In recent years, Benjamin has also scored Gore Verbinski's A Cure for Wellness, the Steven Spielberg produced short film Auschwitz, directed by James Moll, James Marsh's King of Thieves, starring Michael Caine, and Steven Knight's Serenity, starring Matthew McConaughey and Anne Hathaway.

With over 25 albums of his music released to date, Benjamin has performed live in over 100 concerts worldwide, leading orchestras such as the London Philharmonic, Philharmonia, Los Angeles Philharmonic, Los Angeles Chamber Orchestra and the Sydney Symphony at venues including the Hollywood Bowl, Sydney Opera House and Royal Festival Hall.
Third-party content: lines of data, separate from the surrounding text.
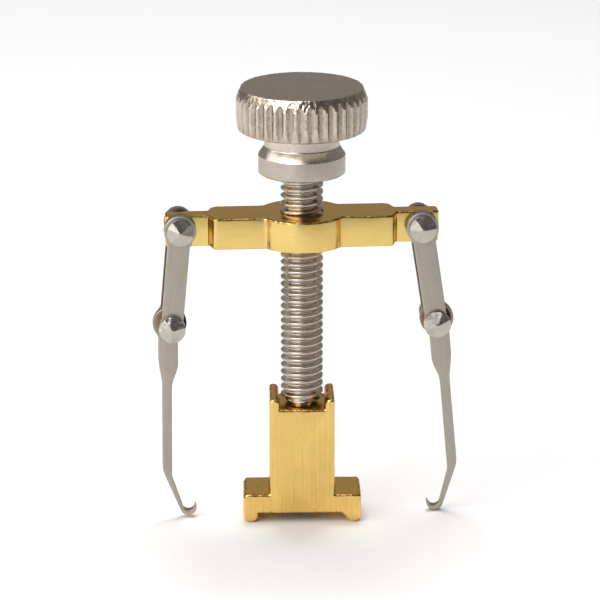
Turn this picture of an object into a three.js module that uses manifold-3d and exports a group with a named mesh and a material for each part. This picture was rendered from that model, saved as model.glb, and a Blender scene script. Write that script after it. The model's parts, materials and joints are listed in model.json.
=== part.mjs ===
// Miniature two-arm hook puller: a knurled thumb screw turns in a T-shaped pressure foot and
// drives a tapped crossbar, which carries two hinged arms, each ending in a hooked finger.
// Millimetres, +Z up. The origin is on the screw axis, at the level the foot stands on.
// +X runs along the crossbar to the right arm, and the front of the tool faces -Y.

import * as THREE from 'three';
import { mergeVertices } from 'three/addons/utils/BufferGeometryUtils.js';
import Module from 'manifold-3d';

const wasm = await Module();
wasm.setup();

// Thread, M4 coarse
const PITCH = 0.7;
const CREST_RADIUS = 1.95;
const ROOT_RADIUS = 1.53;
const CREST_FLAT = PITCH / 8;
const ROOT_FLAT = PITCH / 4;
const FLANK = (PITCH - CREST_FLAT - ROOT_FLAT) / 2;
const TAP_CLEARANCE = 0.07;
const THREAD_SEGMENTS = 16;

// Thumb screw, from the top of the knob down
const TOOL_HEIGHT = 40.85;
const KNOB_RADIUS = 5.96;
const KNOB_HEIGHT = 3.95;
const KNOB_TOP_CHAMFER = [0.46, 1.1];
const KNOB_LOW_CHAMFER = [0.5, 1.3];
const FLUTES = 39;
const FLUTE_DEPTH = 0.24;
const NECK_RADIUS = 3.4;
const NECK_HEIGHT = 1.5;
const COLLAR_RADIUS = 3.97;
const COLLAR_HEIGHT = 1.75;
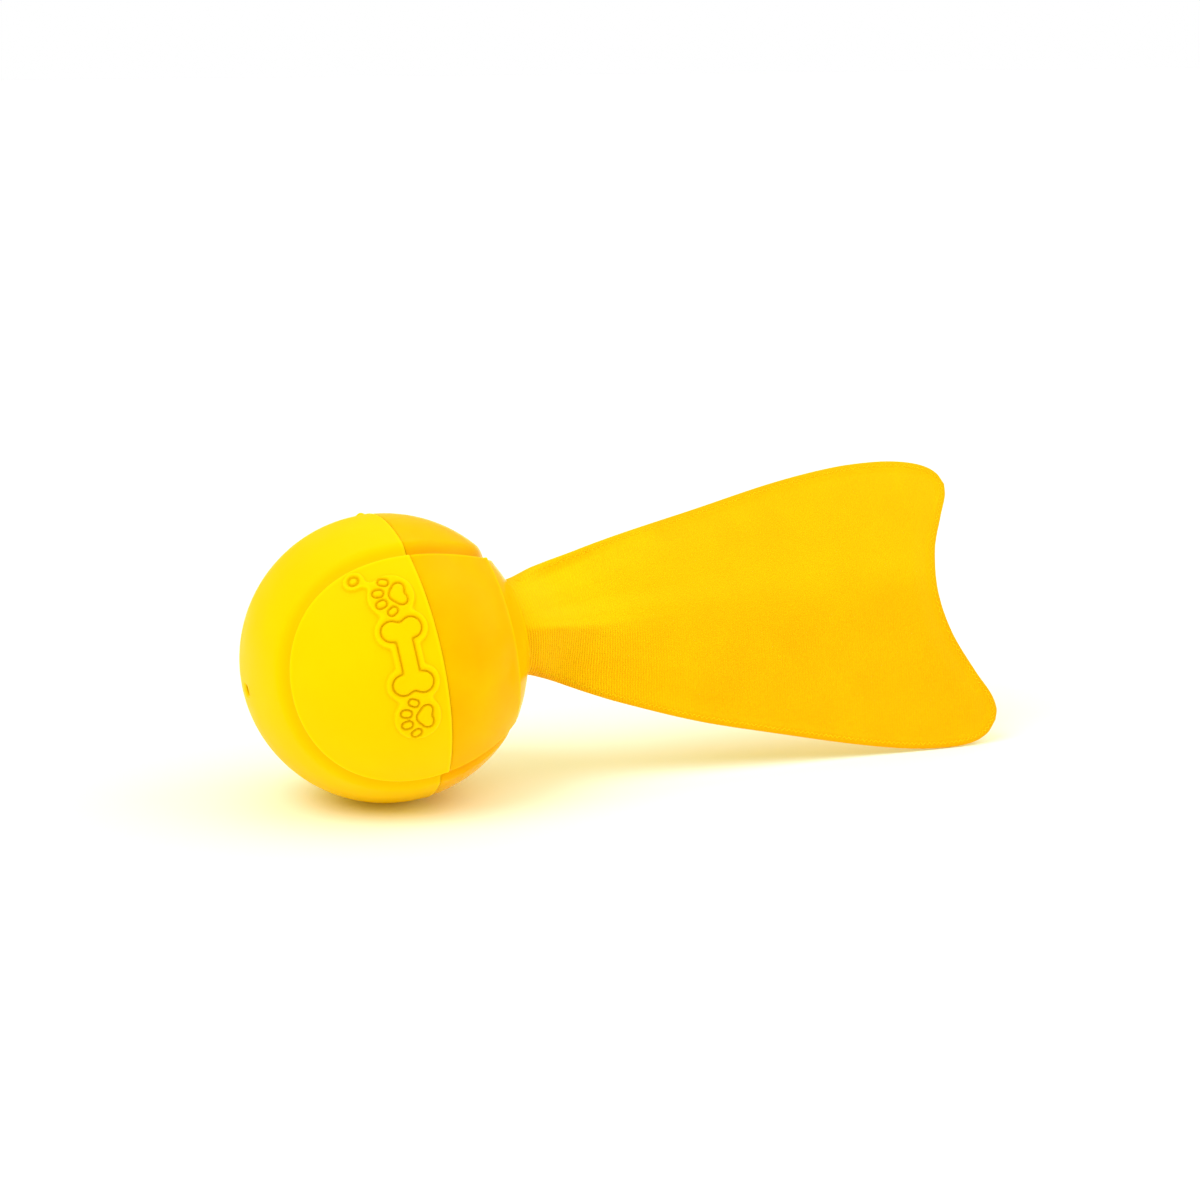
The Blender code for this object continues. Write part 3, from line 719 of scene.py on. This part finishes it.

He has collaborated, recorded and performed his music with artists including Lang Lang, Herbie Hancock and Yuja Wang, and has over 50 concert music commissions to his name.

He has collaborated three times with Pharrell Williams, including a live performance at the 2015 GRAMMY Awards and recently partnered with Adele, arranging her 2017 GRAMMY performance of George Michael's 'Fast Love'.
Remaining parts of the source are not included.